I didn't say "definitive", so you shouldn't put quotes around it. All
benchmarks can be criticized. If you've got a better one, I'll be happy to
take a look.

> Take the string
> outside of the loop, use boost::pool for nodes. With move semantics we
> can avoid nearly all temporaries when inserting nodes into map. This
> can show that programming this wordcount in C++ is more difficult than
> D but saying "D is faster" with this benchmark is something that I
> wouldn't consider fair.

I didn't write the C++ versions of wc used in the benchmark because if I
did, I get accused of not being fair, not using C++ correctly, sabotaging
C++, etc. Both of the C++ versions were written by others who essentially
said, like you, that I wasn't showing C++ fairly. I'd be happy to add your
C++ version of wc into the list of benchmarks if you like.

But look at it from another perspective. I think you'll agree that the D
version is very straightforward. There's no attempt to tune it, cheat, it
doesn't use any tricks, etc. You're advocating that a "fair" C++ one uses a
complex third party library?
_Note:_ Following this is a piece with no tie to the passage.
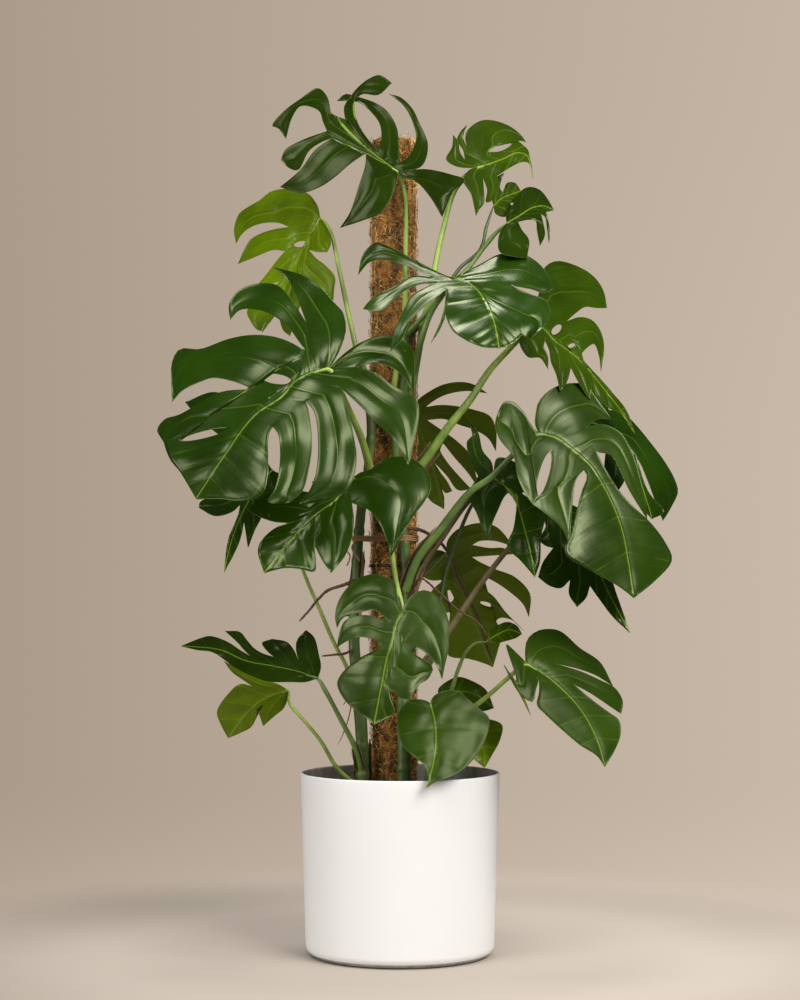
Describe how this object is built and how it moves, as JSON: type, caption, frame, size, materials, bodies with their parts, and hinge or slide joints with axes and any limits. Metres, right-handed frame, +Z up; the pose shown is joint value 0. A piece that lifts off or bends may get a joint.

Is that realistic?

>> 1) shared_ptr makes an extra allocation for each object being pointed to
>> (in
>> addition to the 8 bytes for the shared pointer itself). Yes, that means
>> TWO
>> allocations per object. So, for shared_pointer to be faster than GC, it's
>> got to be at least TWICE as fast per allocation as a GC allocation.
> Reference counts have normally fixed size (with a default deleter, for
> example). What about segregate storage allocator for them? Amortized
> constant time two pointer operation. Check boost::smart_ptr with
> BOOST_SP_USE_QUICK_ALLOCATOR activated.

If that's the way to use shared_ptr, why isn't it the default? Why, for a
fairly straightforward application, do I need to tweak the library? Is
BOOST_SP_USE_QUICK_ALLOCATOR part of TR1? If not, why not?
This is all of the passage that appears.